After the article appeared, I was subject to days of harassment from white nationalists extremely upset that I, a Jewish woman, would co-opt their precious "white" identity. To them, race is an immutable fact and I was trying to claim “whiteness” in order infiltrate and hurt real white people.

One of the main pieces of evidence they used to harass me was that a DNA test would show I was an Ashkenazi Jew and not German, Russian, Polish or any other acceptable "white" nationality. While they're right that a DNA test would say I was an Ashkenazi Jew, they are seriously confusing nationality, group traits, and race.

It was this anti-Semitic invoking of DNA tests that was in my mind when Elizabeth Warren proudly showed her own DNA test results proving she had a Native American ancestor between six and 10 generations ago.

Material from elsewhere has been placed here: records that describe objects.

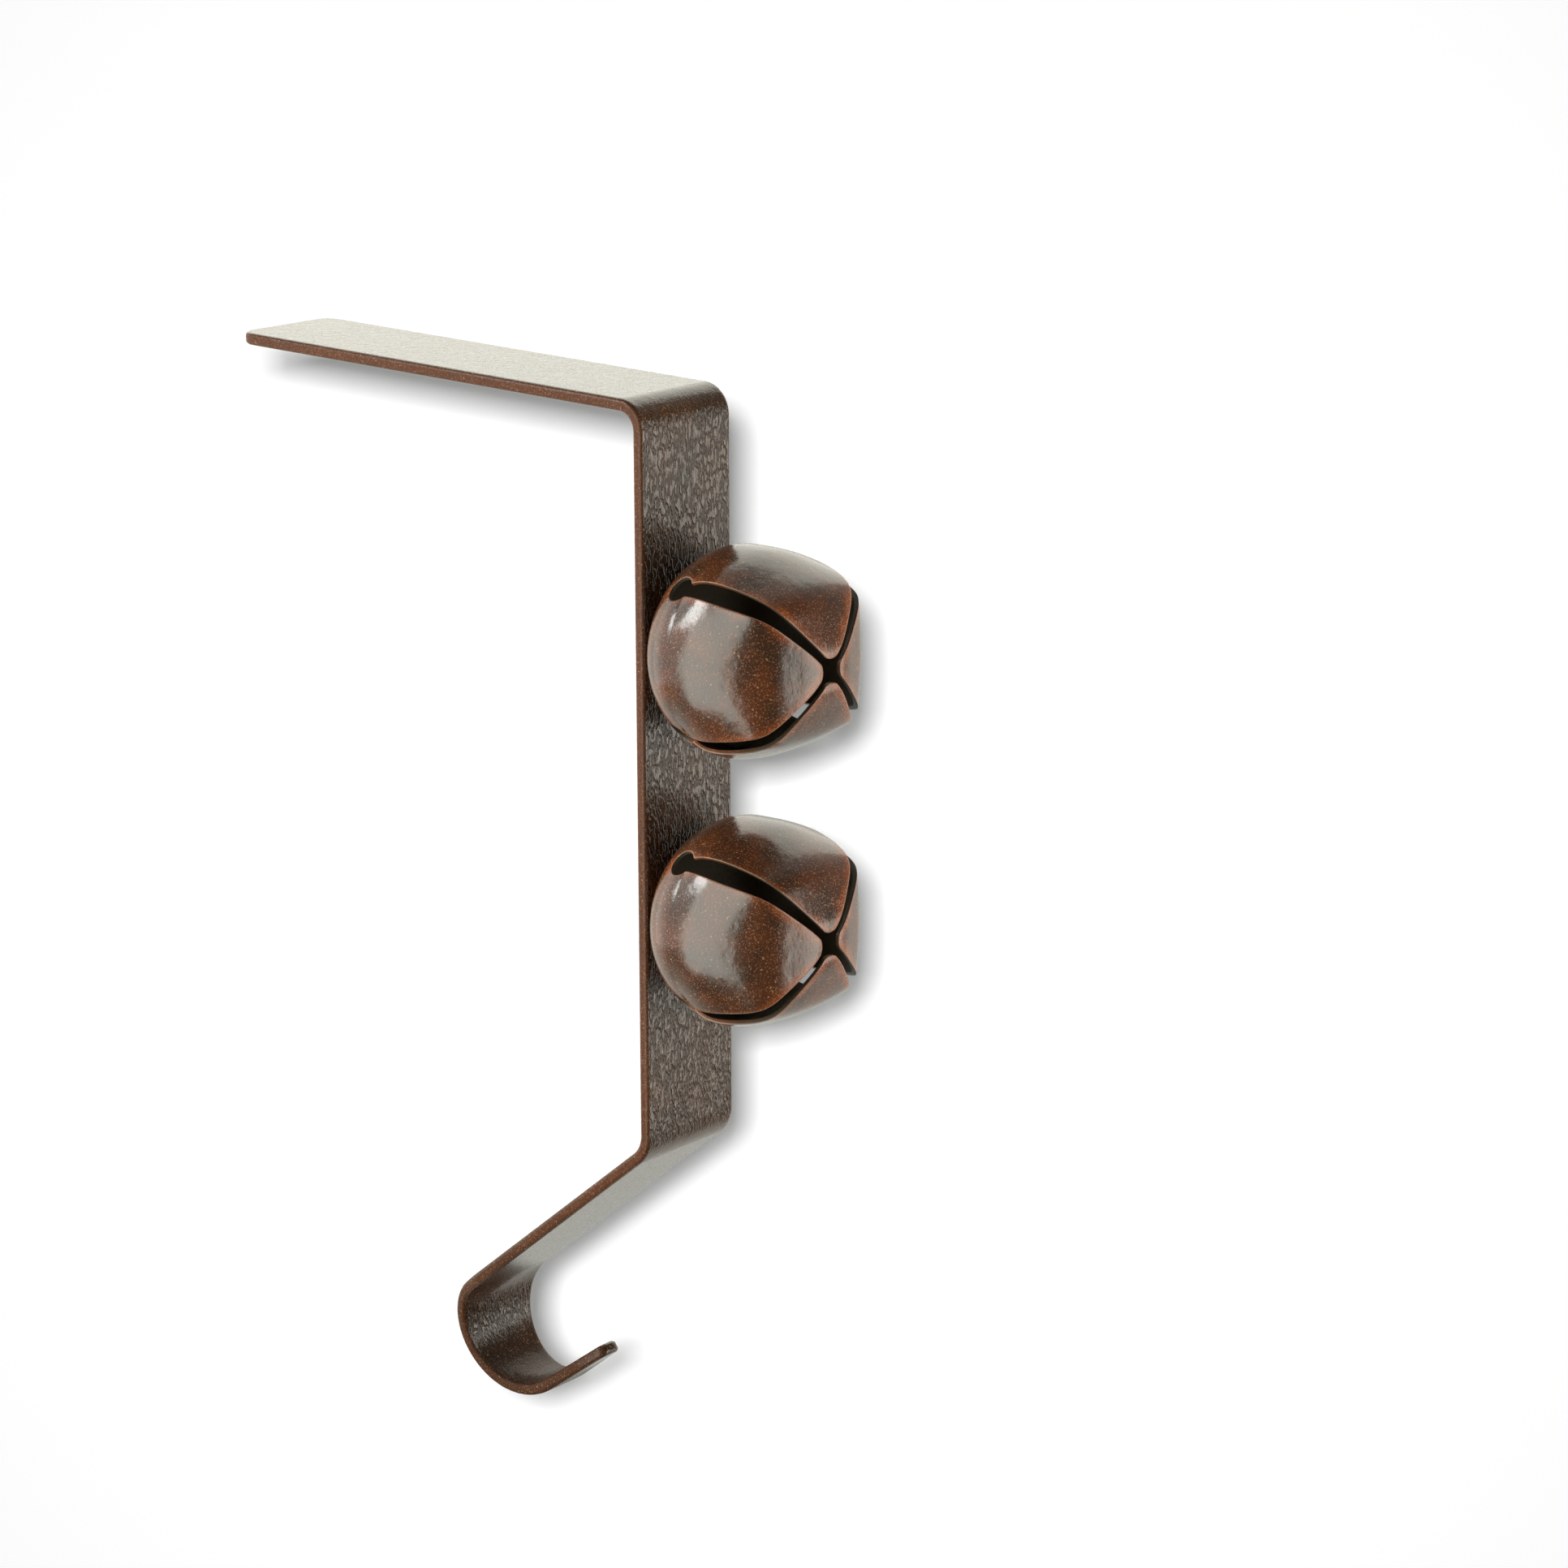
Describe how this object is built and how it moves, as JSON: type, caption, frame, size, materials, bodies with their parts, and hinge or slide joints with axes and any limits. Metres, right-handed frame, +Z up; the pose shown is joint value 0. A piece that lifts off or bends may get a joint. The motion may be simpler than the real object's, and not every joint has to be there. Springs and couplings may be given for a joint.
{
  "type": "mantel stocking holder",
  "caption": "Bent flat-bar bracket that rests on a mantel and hangs a stocking from its tapered hook, with jingle bells riveted to its front.",
  "frame": {"origin": "middle of the arm's flat underside, the face that rests on the mantel", "axes": "+X across the band, +Y back along the arm to the wall, +Z up; the upright, the bells and the hook hang below the origin and the bells face -Y"},
  "size_m": [0.0412, 0.1537, 0.2217],
  "materials": {
    "strap_coat": "dark copper-brown wrinkled powder coat with a fine orange speckle",
    "bell_coat": "the same speckled powder coat, smoother and glossier on the stamped shell",
    "rivet_coat": "powder coated over with the rest",
    "pellet_steel": "plain steel ball"
  },
  "bodies": {
    "root": {"strap": "strap_coat", "upper_bell": "bell_coat", "lower_bell": "bell_coat", "upper_rivet": "rivet_coat", "lower_rivet": "rivet_coat", "upper_pellet": "pellet_steel", "lower_pellet": "pellet_steel"}
  },
  "joints": []
}
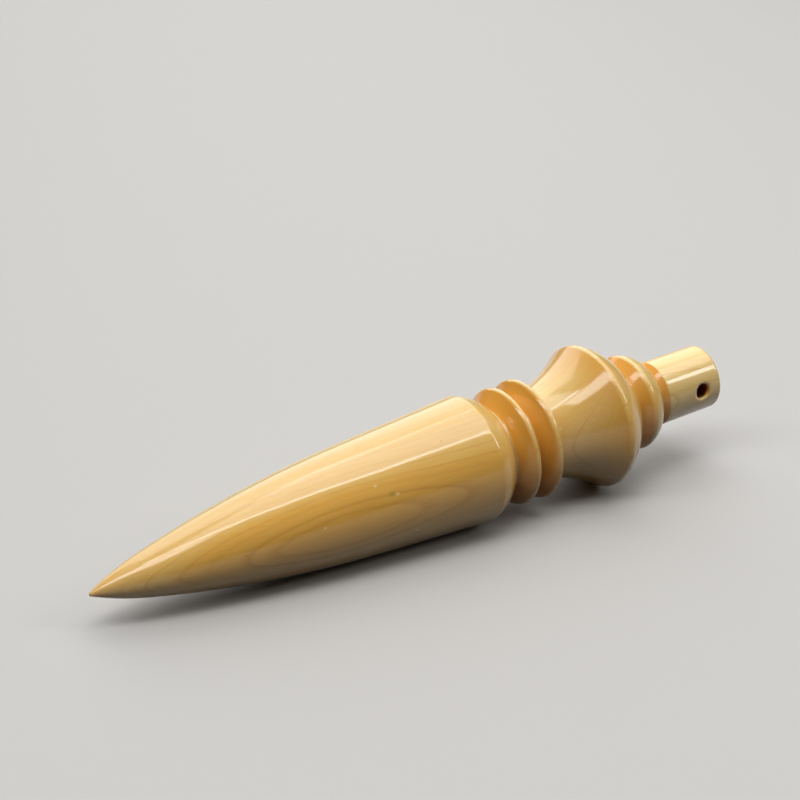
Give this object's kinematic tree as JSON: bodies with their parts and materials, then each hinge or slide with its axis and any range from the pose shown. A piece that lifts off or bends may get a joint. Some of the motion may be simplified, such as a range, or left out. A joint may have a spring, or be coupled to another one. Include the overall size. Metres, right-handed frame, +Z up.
{
  "type": "turned wooden pendulum bob",
  "caption": "Turned wooden bob with a pointed bullet body, thin rings, a flared bell, a bead and a cross-drilled stem, which hangs tip down from a cord.",
  "frame": {"origin": "on the floor, below the middle of the box of the bob as it lies on its side", "axes": "+X runs level from the tip towards the stem, +Z is up; the bob lies on its bell's edge and the side of its body, so its own axis leans 3.7 degrees, tip down"},
  "size_m": [0.11, 0.023, 0.023],
  "materials": {
    "lacquered_wood": "pale close-grained hardwood under glossy clear lacquer, darker and more orange on end grain"
  },
  "bodies": {
    "root": {"turned_bob": "lacquered_wood"}
  },
  "joints": []
}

Race has no scientific basis or measurement in DNA tests. These tests are measuring ethnic proportions and geographic heritage through “ancestry informative markers.” While I might take one of these tests and get results that say I’m an Ashkenazi Jew, someone else could get results that say they are French and German. Last time I checked, French and German weren’t races. While many scientists still use racial terms in their genetic research, the general consensus is that race is a social construct and scientists are using racial terms as a poor proxy for genetic diversity.

When we say race is a social construct, we mean that our notions of essential racial differences are entirely a product of colonialism. “White” Europeans needed justifications for conquering and enslaving people. As Ta-Nehisi Coates points out, there has never even been a clear definition of race or method to determine it. US immigration law actually went through a period of court cases trying to determine which nationalities were “white” and which weren’t for the purposes of naturalisation. While these cases generally ruled that people from China and Japan weren’t white, they had mixed findings about South Asians and Syrians. The most common reason for the rulings in these cases was “common knowledge” and occasionally “scientific evidence”.

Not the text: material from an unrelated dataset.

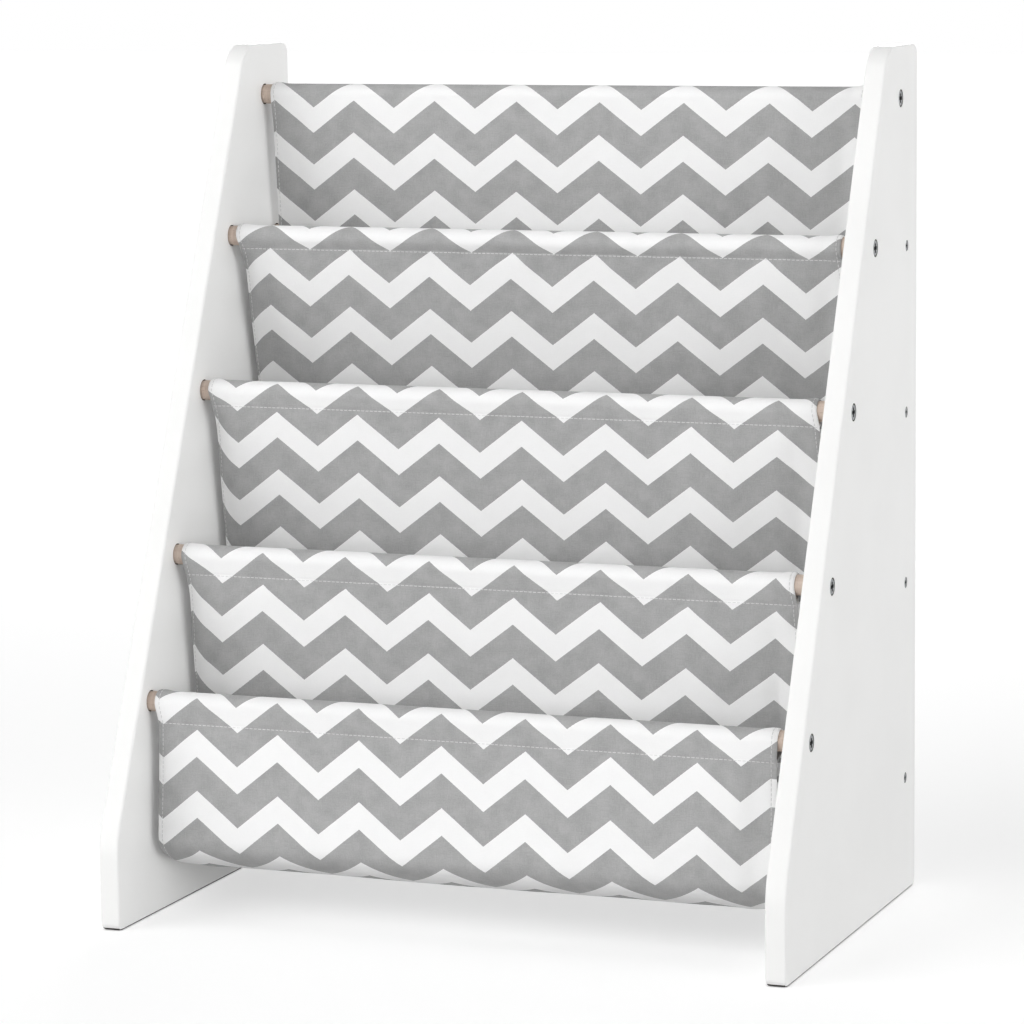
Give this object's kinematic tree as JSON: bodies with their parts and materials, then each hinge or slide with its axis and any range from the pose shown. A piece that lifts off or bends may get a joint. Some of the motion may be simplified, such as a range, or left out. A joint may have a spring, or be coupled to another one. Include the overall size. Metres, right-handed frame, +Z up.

Elizabeth Warren brandishing her DNA test as proof of something might seem like an innocuous way to mock Trump has much larger implications for the way we treat race in our society. Warren is giving credence to those using DNA tests for racist means to prove scientific evidence of race. Since these DNA tests have a small sampling of native people, all Warren’s results tell us is that she has an ancestor from Southern, Central, or North America. They certainly don’t connect her to any particular tribe.

Warren’s claims are causing harm to native people at a time when they are fighting for their tribal sovereignty in the face of right-wing attacks. For instance, the Trump administration and the Goldwater Institute are presently trying to argue that native people are racially a homogenous group, and therefore laws that treat them differently are in violation of the Equal Protection Clause of the constitution. This argument was recently used to strike down the Indian Child Welfare Act because it gave native people priority if a native child was put up for adoption.

Rebecca Nagle, citizen of the Cherokee Nation, puts it brilliantly: “Anything that feeds this argument that native identity is based on racial biology, rather than a political status as citizens of tribes, feeds this far-right attack on our tribes.” She emphasises that Native Americans aren’t a homogenous group but instead tribes are separate sovereign nations. According to Nagle, “Warren is paying lip service to tribal sovereignty but her actions are pouring gasoline on a fire attacking tribal sovereignty.”

While we fight for rights and protections of marginalised groups, we can’t give in to essentialist right-wing talking points about the immutability of race. Ancestry DNA tests might be fun, but they have no place in a political conversation where their results can be twisted to support white nationalist anti-Semitism and federal attacks on tribal sovereignty.